-- Start --
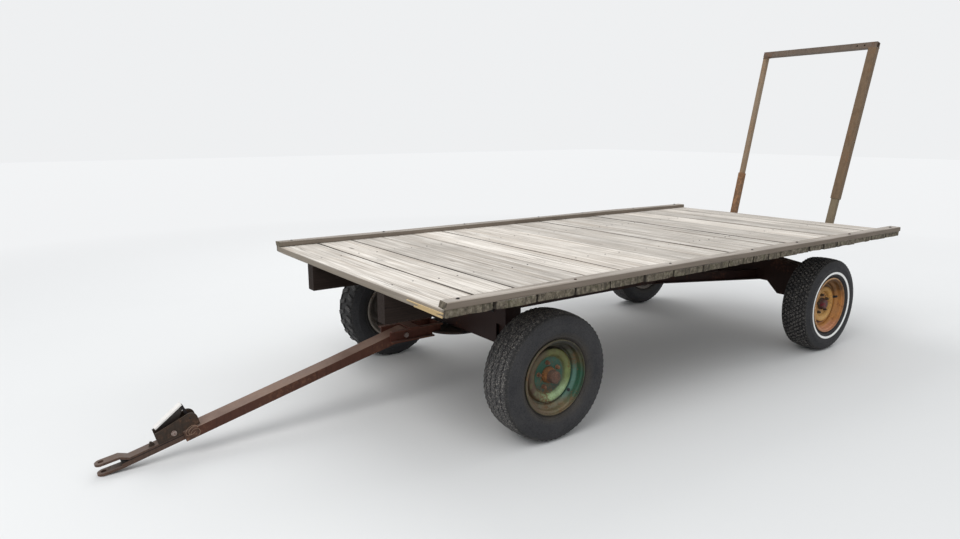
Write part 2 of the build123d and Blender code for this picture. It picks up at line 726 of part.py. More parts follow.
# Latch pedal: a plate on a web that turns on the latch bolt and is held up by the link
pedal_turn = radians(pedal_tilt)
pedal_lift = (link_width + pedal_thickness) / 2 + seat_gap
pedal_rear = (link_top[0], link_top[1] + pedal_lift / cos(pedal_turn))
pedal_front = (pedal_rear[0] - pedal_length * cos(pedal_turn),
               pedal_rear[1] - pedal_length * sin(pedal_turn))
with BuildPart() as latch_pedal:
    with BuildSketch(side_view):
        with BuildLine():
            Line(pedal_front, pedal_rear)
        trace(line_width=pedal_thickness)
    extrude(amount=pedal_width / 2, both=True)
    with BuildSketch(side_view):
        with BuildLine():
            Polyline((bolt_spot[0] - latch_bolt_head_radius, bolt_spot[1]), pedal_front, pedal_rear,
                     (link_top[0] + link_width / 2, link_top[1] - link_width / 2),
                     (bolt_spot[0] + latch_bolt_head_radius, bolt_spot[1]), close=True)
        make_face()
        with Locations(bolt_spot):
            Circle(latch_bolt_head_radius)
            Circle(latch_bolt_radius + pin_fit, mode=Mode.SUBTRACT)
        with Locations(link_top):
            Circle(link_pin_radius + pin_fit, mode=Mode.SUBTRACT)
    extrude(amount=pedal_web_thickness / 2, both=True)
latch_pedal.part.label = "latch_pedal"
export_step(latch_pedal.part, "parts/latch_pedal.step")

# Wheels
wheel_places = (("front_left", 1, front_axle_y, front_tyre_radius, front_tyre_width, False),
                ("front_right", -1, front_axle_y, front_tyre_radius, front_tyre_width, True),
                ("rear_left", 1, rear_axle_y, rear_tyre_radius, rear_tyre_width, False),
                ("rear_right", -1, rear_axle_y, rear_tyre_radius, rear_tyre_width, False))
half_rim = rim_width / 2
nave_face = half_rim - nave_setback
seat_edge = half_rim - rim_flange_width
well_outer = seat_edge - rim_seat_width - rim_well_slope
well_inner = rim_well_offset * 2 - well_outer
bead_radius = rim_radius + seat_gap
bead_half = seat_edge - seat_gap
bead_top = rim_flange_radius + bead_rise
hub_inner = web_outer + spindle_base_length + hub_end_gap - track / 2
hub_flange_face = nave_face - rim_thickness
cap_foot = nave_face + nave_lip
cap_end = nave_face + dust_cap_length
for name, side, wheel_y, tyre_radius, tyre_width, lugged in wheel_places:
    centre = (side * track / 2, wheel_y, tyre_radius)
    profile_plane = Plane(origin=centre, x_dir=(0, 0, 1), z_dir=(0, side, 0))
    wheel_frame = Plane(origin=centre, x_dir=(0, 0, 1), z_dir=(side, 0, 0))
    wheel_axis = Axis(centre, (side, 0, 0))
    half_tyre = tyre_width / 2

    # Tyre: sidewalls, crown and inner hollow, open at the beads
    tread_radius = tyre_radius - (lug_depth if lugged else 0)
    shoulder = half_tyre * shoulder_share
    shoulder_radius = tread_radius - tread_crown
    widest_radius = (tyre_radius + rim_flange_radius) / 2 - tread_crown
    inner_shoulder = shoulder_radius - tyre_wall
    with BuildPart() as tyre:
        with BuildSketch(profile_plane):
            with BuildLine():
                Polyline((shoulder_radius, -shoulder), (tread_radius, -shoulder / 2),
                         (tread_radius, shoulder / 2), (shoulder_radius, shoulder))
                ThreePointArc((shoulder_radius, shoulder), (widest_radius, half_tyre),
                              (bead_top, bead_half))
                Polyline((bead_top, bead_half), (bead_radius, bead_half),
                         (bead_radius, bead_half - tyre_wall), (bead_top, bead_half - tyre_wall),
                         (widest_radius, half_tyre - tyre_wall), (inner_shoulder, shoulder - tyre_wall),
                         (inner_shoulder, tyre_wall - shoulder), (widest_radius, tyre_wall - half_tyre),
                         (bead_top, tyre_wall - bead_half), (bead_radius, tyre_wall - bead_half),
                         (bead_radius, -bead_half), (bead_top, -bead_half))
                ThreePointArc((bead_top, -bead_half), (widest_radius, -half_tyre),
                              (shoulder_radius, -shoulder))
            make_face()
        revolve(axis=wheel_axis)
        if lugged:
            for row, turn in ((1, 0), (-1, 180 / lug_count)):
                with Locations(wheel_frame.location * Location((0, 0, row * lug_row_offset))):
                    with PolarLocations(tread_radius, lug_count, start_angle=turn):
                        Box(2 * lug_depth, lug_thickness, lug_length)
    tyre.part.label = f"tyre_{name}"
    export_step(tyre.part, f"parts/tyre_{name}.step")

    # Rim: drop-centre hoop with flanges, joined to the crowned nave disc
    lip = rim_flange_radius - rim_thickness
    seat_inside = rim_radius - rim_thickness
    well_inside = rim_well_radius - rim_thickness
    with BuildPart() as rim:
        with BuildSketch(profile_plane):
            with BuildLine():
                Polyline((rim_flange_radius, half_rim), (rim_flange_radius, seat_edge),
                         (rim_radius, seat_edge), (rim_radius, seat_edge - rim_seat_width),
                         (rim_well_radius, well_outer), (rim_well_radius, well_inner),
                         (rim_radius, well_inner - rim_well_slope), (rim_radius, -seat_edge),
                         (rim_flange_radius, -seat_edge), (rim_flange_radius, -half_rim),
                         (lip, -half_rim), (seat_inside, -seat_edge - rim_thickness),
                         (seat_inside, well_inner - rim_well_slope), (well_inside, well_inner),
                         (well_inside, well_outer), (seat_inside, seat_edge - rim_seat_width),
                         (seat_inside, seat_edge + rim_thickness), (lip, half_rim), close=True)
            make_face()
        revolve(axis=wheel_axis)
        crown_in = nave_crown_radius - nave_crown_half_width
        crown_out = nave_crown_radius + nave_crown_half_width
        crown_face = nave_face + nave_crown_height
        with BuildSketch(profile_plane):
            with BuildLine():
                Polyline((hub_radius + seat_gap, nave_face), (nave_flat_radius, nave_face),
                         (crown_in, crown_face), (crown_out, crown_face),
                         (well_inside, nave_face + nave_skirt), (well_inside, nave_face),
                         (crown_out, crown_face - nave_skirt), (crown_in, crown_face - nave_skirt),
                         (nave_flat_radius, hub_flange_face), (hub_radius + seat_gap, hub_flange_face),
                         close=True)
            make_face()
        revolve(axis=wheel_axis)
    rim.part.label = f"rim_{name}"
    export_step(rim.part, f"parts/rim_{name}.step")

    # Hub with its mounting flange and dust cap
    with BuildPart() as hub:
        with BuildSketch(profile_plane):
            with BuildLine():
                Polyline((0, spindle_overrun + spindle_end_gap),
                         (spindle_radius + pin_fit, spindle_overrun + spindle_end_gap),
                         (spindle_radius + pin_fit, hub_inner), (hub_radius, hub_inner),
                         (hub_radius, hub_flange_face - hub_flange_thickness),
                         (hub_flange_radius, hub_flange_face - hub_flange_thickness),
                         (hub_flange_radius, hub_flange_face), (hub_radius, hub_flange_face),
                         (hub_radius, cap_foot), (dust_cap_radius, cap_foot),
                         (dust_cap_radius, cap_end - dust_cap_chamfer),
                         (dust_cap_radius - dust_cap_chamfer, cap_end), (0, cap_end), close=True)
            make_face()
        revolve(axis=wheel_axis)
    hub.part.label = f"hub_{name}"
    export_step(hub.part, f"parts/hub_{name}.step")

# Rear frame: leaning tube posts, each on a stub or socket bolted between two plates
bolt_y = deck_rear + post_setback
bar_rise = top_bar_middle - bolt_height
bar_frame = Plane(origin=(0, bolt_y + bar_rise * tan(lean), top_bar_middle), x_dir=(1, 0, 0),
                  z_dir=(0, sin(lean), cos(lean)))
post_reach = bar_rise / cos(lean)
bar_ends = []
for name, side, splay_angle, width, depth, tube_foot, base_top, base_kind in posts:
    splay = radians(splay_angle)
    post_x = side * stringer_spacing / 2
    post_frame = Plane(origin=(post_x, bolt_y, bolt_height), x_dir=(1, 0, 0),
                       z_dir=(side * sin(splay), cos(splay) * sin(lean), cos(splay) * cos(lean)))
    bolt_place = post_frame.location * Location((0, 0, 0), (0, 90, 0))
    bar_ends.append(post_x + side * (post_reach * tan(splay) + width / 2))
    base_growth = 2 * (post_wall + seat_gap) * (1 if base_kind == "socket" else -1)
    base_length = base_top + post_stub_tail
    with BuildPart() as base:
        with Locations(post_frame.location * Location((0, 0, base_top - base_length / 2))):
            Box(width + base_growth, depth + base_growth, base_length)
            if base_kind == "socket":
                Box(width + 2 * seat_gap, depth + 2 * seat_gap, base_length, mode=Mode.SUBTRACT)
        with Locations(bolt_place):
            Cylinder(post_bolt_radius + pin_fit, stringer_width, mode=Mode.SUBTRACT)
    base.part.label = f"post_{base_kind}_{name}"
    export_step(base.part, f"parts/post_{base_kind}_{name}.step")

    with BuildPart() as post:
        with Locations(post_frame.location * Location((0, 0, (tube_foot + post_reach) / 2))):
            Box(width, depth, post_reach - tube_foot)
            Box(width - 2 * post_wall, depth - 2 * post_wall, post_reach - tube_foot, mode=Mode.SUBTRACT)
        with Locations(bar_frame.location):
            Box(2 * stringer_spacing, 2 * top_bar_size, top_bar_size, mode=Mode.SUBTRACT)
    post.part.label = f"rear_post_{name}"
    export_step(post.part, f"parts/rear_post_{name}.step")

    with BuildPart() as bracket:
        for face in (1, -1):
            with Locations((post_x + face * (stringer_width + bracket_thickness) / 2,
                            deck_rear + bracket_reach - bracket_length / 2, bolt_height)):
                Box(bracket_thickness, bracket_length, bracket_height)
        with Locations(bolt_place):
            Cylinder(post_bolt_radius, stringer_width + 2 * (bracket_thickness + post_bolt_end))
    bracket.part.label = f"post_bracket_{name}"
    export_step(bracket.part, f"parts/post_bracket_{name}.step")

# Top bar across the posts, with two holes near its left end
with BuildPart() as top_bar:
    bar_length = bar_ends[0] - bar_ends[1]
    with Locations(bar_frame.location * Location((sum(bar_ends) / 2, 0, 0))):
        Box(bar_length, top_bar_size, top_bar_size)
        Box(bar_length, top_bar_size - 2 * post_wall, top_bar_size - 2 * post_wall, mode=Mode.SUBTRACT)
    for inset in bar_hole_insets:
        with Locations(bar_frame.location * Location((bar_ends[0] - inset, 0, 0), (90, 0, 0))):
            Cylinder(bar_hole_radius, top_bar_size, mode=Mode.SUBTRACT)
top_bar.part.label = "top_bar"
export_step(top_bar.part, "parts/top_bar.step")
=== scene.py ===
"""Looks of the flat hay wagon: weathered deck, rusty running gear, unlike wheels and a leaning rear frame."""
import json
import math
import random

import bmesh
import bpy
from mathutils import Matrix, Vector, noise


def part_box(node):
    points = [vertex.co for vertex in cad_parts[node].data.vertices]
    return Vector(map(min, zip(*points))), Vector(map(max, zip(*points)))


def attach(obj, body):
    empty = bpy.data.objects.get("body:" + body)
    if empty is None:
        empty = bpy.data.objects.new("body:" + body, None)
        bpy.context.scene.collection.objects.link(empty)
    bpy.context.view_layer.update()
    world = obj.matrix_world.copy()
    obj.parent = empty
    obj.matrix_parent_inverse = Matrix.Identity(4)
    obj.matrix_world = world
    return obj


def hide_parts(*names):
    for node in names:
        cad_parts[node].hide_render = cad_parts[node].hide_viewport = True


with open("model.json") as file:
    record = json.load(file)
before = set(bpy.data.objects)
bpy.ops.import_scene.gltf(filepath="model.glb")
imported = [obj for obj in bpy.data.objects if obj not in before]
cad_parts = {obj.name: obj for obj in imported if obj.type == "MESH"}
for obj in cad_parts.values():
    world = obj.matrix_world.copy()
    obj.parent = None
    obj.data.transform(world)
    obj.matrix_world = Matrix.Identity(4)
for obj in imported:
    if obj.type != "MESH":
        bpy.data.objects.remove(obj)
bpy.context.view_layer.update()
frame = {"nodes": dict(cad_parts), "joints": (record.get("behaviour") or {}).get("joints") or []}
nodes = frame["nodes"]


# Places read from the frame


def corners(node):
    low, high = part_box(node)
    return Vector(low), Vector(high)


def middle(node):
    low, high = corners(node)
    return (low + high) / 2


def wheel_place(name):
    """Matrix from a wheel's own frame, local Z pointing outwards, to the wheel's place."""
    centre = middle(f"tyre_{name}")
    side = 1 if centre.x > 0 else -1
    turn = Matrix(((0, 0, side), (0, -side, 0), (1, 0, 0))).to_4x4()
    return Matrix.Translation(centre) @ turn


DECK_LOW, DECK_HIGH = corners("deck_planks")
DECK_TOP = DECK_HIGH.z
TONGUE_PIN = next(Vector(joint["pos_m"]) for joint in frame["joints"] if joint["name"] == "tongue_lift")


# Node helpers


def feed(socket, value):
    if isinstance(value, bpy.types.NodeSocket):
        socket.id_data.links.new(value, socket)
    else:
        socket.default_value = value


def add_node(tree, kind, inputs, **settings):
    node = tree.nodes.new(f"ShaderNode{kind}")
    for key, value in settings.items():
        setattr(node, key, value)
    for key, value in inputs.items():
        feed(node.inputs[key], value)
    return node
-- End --
-- Start --
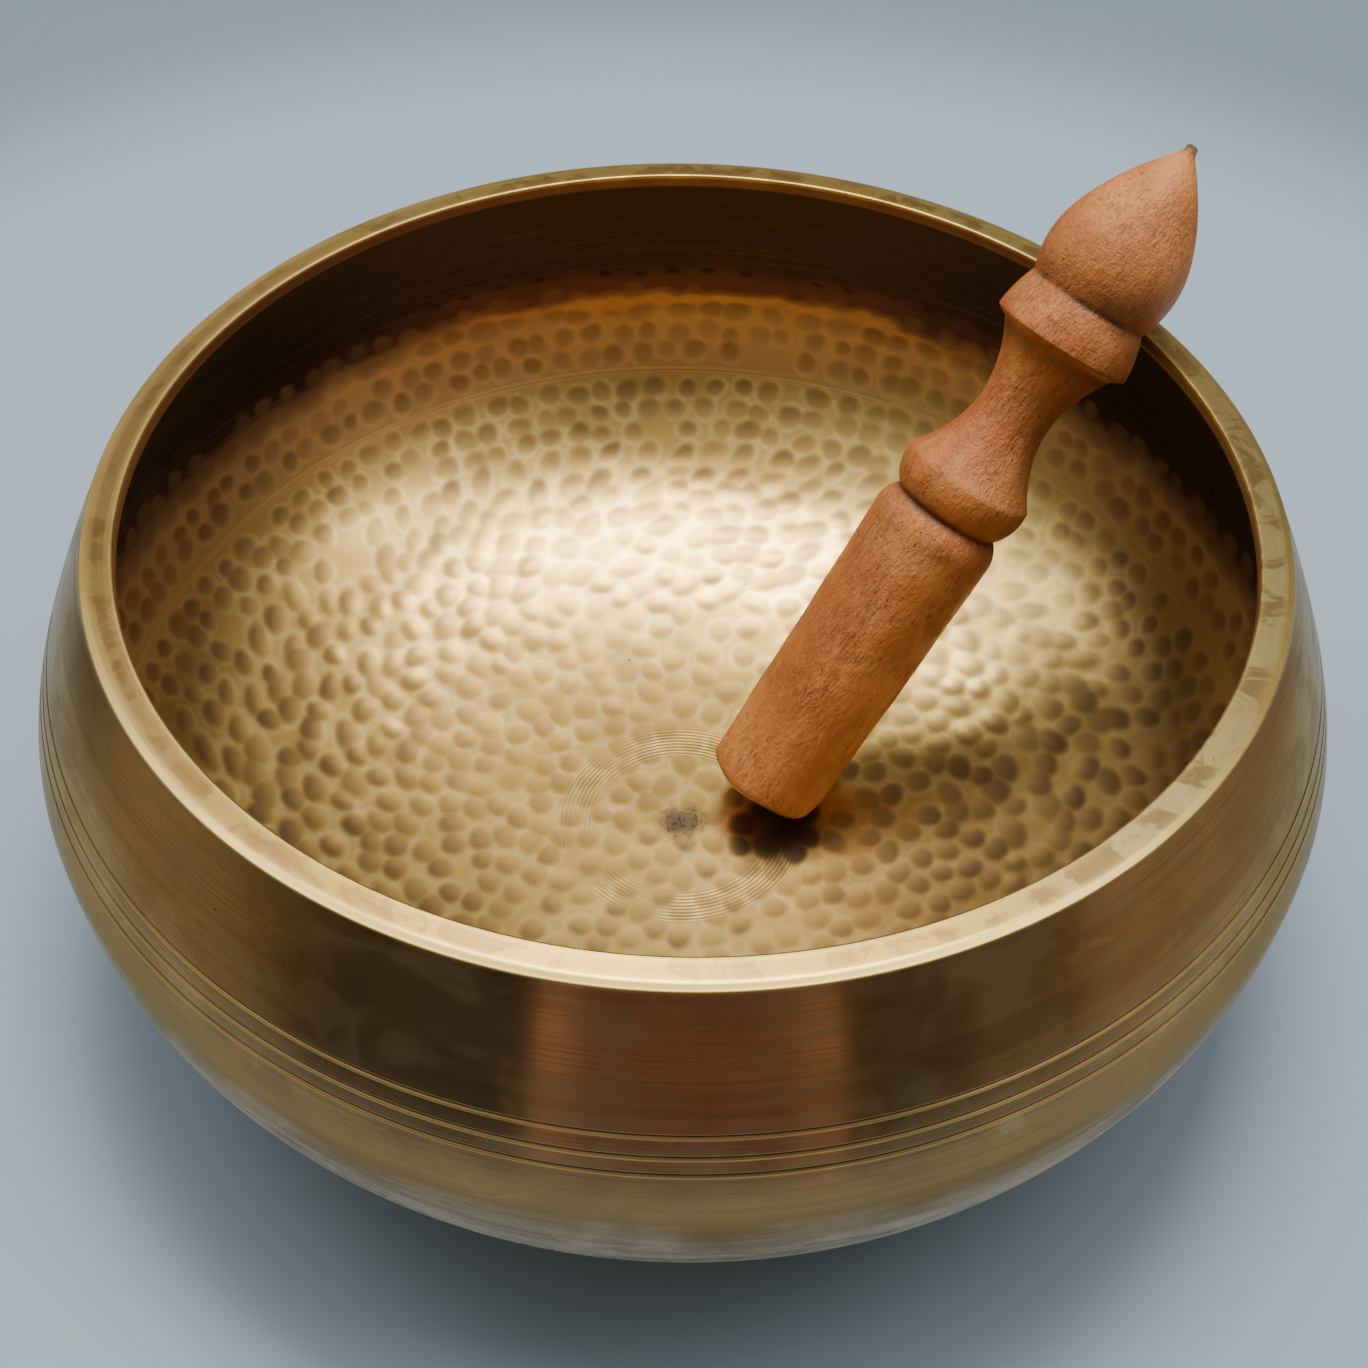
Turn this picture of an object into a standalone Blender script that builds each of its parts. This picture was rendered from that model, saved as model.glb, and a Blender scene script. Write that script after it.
-- End --
== STATED TASK ==
Can you repeat, word for word, every line above from the one containing "record = json.load(file)" down to the one containing "socket.default_value = value", including both?

== TASK OUTPUT ==
    record = json.load(file)
before = set(bpy.data.objects)
bpy.ops.import_scene.gltf(filepath="model.glb")
imported = [obj for obj in bpy.data.objects if obj not in before]
cad_parts = {obj.name: obj for obj in imported if obj.type == "MESH"}
for obj in cad_parts.values():
    world = obj.matrix_world.copy()
    obj.parent = None
    obj.data.transform(world)
    obj.matrix_world = Matrix.Identity(4)
for obj in imported:
    if obj.type != "MESH":
        bpy.data.objects.remove(obj)
bpy.context.view_layer.update()
frame = {"nodes": dict(cad_parts), "joints": (record.get("behaviour") or {}).get("joints") or []}
nodes = frame["nodes"]


# Places read from the frame


def corners(node):
    low, high = part_box(node)
    return Vector(low), Vector(high)


def middle(node):
    low, high = corners(node)
    return (low + high) / 2


def wheel_place(name):
    """Matrix from a wheel's own frame, local Z pointing outwards, to the wheel's place."""
    centre = middle(f"tyre_{name}")
    side = 1 if centre.x > 0 else -1
    turn = Matrix(((0, 0, side), (0, -side, 0), (1, 0, 0))).to_4x4()
    return Matrix.Translation(centre) @ turn


DECK_LOW, DECK_HIGH = corners("deck_planks")
DECK_TOP = DECK_HIGH.z
TONGUE_PIN = next(Vector(joint["pos_m"]) for joint in frame["joints"] if joint["name"] == "tongue_lift")


# Node helpers


def feed(socket, value):
    if isinstance(value, bpy.types.NodeSocket):
        socket.id_data.links.new(value, socket)
    else:
        socket.default_value = value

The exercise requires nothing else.